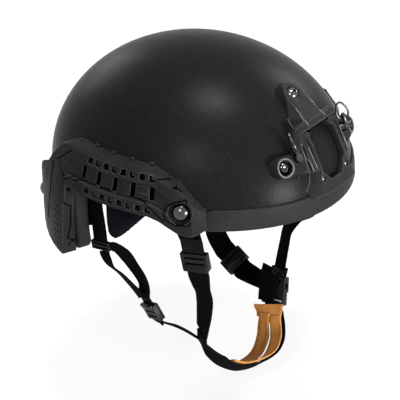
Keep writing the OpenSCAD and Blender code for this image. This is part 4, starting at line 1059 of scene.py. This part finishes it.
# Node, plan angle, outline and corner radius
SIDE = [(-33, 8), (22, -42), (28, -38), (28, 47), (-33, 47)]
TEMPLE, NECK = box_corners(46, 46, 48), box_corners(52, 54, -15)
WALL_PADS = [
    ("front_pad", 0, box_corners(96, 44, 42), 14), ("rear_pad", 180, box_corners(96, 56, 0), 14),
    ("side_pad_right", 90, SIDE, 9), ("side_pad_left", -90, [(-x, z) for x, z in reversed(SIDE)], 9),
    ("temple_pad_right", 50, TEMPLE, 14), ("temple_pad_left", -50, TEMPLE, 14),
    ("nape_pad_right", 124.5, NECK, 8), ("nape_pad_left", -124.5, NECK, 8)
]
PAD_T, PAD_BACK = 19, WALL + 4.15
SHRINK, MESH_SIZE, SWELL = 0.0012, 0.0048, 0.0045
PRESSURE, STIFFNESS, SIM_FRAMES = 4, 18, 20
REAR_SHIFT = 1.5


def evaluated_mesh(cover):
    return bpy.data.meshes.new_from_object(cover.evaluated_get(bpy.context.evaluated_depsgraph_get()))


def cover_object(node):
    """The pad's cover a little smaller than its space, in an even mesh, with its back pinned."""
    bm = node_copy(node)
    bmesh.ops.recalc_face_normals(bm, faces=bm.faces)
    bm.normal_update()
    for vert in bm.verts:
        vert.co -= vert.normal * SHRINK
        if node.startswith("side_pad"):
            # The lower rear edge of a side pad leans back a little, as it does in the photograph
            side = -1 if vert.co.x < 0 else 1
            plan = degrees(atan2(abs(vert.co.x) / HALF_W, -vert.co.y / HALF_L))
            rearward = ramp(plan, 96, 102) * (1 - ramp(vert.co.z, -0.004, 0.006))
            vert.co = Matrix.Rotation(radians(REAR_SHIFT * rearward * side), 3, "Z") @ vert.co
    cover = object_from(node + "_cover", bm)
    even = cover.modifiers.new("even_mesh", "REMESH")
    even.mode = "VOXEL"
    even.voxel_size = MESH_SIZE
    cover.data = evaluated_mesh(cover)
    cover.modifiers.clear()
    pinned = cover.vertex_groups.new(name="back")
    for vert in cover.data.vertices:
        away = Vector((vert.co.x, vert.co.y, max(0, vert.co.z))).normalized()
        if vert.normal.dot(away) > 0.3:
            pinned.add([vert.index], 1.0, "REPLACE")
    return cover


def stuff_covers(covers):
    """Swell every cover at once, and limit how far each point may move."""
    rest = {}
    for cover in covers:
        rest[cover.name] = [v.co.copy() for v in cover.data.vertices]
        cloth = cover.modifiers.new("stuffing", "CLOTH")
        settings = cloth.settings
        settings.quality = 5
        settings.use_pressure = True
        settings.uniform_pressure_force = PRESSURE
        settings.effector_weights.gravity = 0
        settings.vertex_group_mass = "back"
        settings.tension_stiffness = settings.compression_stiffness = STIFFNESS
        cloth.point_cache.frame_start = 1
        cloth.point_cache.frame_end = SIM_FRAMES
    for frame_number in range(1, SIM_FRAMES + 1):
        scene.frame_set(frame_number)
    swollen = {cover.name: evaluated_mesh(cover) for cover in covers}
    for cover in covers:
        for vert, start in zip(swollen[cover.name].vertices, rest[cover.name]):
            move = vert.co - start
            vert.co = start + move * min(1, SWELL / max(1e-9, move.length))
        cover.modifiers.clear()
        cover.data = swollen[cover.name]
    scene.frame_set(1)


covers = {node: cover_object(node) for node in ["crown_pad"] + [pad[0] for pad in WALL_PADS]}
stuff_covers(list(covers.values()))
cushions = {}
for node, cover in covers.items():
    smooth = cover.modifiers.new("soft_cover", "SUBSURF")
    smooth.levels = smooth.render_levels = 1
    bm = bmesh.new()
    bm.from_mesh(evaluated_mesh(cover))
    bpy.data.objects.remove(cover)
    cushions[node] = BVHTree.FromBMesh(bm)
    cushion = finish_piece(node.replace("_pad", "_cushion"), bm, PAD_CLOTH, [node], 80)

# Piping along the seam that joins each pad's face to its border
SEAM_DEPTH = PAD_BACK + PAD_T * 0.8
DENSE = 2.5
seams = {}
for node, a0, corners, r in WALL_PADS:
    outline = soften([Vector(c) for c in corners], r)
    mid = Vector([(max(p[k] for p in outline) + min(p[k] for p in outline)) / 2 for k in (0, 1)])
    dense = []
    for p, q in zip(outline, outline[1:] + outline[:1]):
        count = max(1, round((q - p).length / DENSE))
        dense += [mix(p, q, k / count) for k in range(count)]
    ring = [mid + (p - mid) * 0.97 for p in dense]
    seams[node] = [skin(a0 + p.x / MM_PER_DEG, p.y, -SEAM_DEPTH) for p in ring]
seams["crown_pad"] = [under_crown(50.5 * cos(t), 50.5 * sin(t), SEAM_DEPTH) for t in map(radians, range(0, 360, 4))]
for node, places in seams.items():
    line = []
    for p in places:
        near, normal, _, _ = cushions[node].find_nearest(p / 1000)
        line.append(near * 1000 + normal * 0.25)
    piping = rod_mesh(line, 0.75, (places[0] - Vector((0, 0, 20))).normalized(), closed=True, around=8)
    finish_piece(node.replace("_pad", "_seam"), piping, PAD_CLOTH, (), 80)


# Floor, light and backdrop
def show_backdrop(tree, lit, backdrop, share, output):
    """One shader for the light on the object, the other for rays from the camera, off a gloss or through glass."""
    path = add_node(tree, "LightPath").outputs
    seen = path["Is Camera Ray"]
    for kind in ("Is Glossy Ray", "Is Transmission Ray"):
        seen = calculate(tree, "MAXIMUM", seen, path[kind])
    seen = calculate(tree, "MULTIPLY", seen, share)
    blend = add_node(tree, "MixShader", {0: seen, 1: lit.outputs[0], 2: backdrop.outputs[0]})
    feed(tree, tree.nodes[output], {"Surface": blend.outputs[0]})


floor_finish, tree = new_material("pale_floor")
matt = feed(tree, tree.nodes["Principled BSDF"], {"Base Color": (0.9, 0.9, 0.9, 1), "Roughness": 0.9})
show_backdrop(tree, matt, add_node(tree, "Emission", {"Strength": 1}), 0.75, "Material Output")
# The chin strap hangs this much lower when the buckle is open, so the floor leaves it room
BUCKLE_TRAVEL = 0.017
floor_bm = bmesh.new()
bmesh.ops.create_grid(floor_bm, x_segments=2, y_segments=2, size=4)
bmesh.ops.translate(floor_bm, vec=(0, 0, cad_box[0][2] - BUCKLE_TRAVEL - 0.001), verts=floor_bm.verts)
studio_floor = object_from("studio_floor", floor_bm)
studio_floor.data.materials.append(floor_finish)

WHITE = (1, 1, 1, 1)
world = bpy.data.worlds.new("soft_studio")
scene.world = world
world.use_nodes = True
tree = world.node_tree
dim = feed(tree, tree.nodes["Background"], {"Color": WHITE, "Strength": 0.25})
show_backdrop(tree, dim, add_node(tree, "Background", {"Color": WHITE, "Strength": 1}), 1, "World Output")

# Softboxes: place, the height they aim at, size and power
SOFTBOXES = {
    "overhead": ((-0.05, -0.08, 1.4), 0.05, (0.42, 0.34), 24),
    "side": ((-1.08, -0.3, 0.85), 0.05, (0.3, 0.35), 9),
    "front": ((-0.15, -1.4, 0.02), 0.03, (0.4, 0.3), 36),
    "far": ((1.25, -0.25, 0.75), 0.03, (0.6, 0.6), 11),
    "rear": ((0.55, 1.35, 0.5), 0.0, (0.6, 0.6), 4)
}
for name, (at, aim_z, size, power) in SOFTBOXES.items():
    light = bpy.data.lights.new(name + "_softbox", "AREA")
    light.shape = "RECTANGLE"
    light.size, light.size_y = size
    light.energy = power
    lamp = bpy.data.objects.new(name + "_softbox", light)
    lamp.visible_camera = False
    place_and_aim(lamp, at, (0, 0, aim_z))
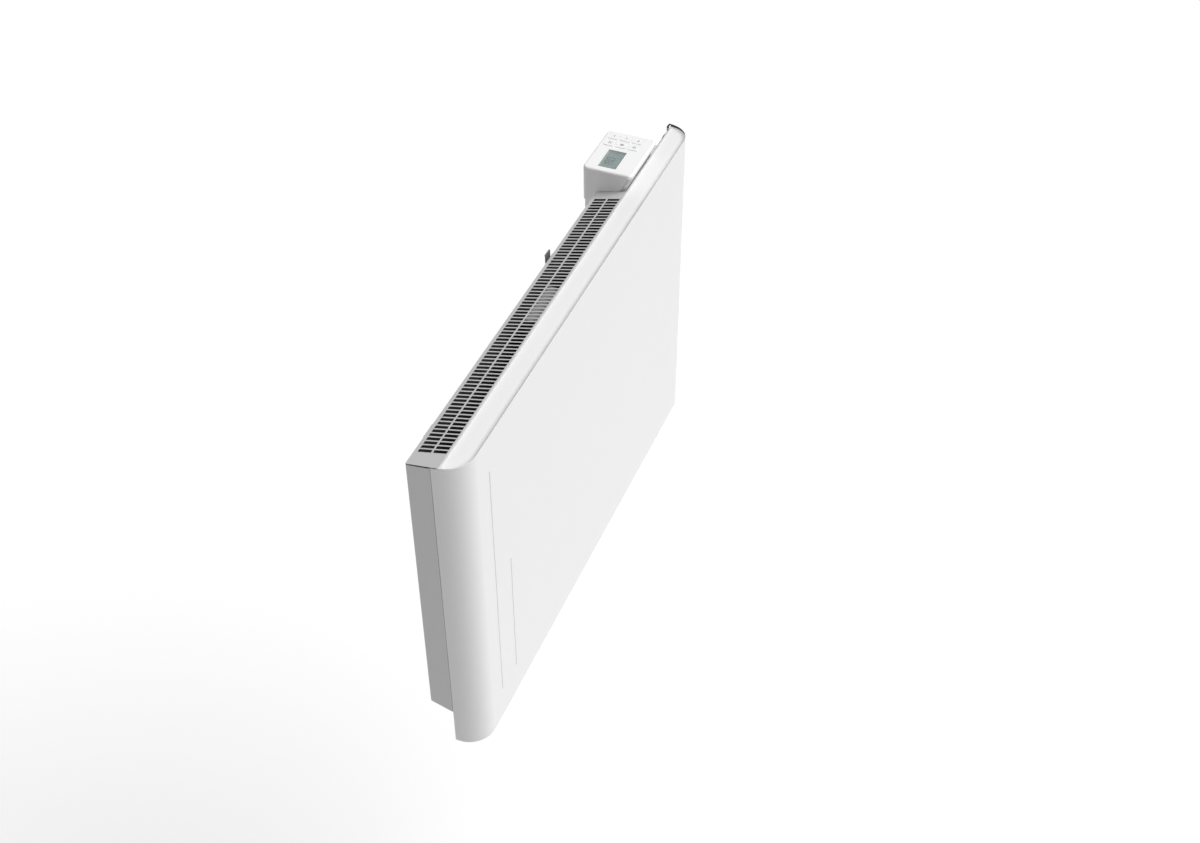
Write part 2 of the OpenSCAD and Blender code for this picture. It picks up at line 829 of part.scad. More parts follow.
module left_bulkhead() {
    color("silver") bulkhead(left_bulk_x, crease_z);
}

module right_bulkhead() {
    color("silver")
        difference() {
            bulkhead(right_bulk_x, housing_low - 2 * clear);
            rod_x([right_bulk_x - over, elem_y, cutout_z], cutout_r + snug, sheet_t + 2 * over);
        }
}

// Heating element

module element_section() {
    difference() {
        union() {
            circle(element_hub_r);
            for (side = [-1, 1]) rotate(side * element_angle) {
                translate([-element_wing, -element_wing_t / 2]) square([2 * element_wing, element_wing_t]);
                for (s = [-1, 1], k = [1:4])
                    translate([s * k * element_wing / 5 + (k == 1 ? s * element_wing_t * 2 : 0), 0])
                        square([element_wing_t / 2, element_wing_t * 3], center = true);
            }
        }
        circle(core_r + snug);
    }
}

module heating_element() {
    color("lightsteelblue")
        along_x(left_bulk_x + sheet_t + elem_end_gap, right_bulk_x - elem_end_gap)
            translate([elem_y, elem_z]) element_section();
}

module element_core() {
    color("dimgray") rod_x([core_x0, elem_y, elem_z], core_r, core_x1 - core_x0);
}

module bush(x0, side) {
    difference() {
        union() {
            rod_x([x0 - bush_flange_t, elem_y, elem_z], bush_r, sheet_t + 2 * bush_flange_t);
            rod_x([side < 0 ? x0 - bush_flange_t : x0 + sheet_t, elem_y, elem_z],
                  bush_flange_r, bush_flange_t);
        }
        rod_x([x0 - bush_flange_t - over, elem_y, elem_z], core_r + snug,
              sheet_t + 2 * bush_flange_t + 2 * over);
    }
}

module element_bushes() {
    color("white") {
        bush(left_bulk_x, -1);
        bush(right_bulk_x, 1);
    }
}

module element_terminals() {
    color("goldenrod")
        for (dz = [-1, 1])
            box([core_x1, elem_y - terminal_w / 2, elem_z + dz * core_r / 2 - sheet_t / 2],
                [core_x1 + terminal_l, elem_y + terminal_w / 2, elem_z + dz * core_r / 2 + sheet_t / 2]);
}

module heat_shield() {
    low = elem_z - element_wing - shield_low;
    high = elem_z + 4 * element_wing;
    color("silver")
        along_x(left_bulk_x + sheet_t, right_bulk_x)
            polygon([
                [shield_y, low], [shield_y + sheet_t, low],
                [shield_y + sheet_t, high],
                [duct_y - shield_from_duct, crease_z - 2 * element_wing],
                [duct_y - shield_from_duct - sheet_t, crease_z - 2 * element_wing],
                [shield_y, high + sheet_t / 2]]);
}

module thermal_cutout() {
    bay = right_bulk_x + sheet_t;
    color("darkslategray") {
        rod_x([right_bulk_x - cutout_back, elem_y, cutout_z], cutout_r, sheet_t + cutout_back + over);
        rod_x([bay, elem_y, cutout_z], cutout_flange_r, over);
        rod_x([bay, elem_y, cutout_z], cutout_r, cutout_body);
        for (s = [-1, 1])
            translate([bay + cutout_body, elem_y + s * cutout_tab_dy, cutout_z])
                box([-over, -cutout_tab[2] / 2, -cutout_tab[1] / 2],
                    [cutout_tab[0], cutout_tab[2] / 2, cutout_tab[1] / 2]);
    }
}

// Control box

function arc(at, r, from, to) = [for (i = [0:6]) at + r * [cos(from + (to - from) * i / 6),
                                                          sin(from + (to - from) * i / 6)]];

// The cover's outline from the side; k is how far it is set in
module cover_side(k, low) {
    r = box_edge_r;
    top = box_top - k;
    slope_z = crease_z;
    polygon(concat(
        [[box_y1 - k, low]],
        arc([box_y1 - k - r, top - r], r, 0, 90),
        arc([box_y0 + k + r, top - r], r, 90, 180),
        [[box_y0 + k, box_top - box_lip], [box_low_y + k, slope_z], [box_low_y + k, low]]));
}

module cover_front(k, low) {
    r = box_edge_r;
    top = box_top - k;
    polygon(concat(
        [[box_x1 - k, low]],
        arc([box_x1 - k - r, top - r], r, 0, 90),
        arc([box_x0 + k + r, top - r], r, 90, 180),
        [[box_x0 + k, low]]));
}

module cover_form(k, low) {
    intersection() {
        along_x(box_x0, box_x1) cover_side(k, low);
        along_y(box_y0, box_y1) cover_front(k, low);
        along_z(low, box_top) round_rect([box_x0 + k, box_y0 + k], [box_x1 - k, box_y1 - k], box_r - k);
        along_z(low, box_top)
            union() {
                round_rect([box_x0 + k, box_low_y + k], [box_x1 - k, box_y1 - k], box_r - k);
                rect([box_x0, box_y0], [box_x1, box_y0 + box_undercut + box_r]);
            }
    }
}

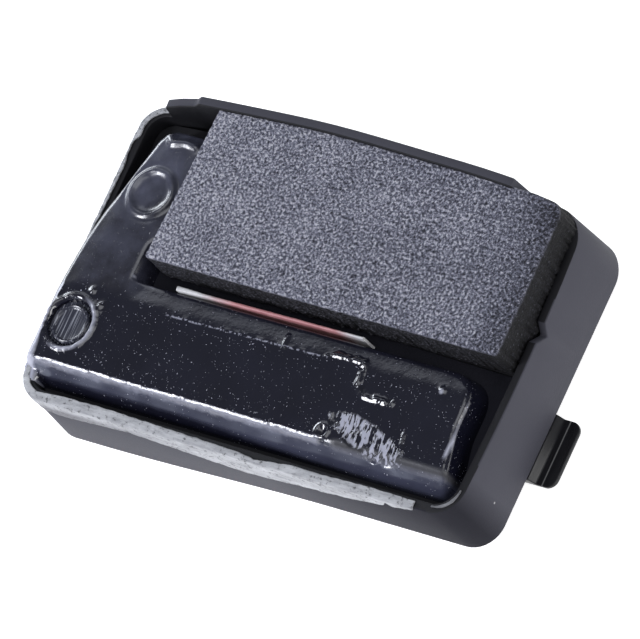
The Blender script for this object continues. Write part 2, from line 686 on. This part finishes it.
※
◆ EXERCISE DIRECTIONS: Set the lines down exactly, from the first line of the records to the line where "REAR_SHIFT = 1.5" appears, with both ends kept.

◆ FINAL RESULT:
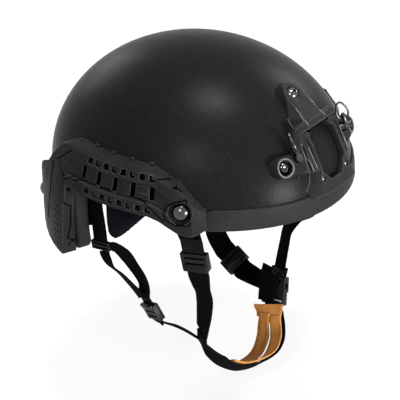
Keep writing the OpenSCAD and Blender code for this image. This is part 4, starting at line 1059 of scene.py. This part finishes it.
# Node, plan angle, outline and corner radius
SIDE = [(-33, 8), (22, -42), (28, -38), (28, 47), (-33, 47)]
TEMPLE, NECK = box_corners(46, 46, 48), box_corners(52, 54, -15)
WALL_PADS = [
    ("front_pad", 0, box_corners(96, 44, 42), 14), ("rear_pad", 180, box_corners(96, 56, 0), 14),
    ("side_pad_right", 90, SIDE, 9), ("side_pad_left", -90, [(-x, z) for x, z in reversed(SIDE)], 9),
    ("temple_pad_right", 50, TEMPLE, 14), ("temple_pad_left", -50, TEMPLE, 14),
    ("nape_pad_right", 124.5, NECK, 8), ("nape_pad_left", -124.5, NECK, 8)
]
PAD_T, PAD_BACK = 19, WALL + 4.15
SHRINK, MESH_SIZE, SWELL = 0.0012, 0.0048, 0.0045
PRESSURE, STIFFNESS, SIM_FRAMES = 4, 18, 20
REAR_SHIFT = 1.5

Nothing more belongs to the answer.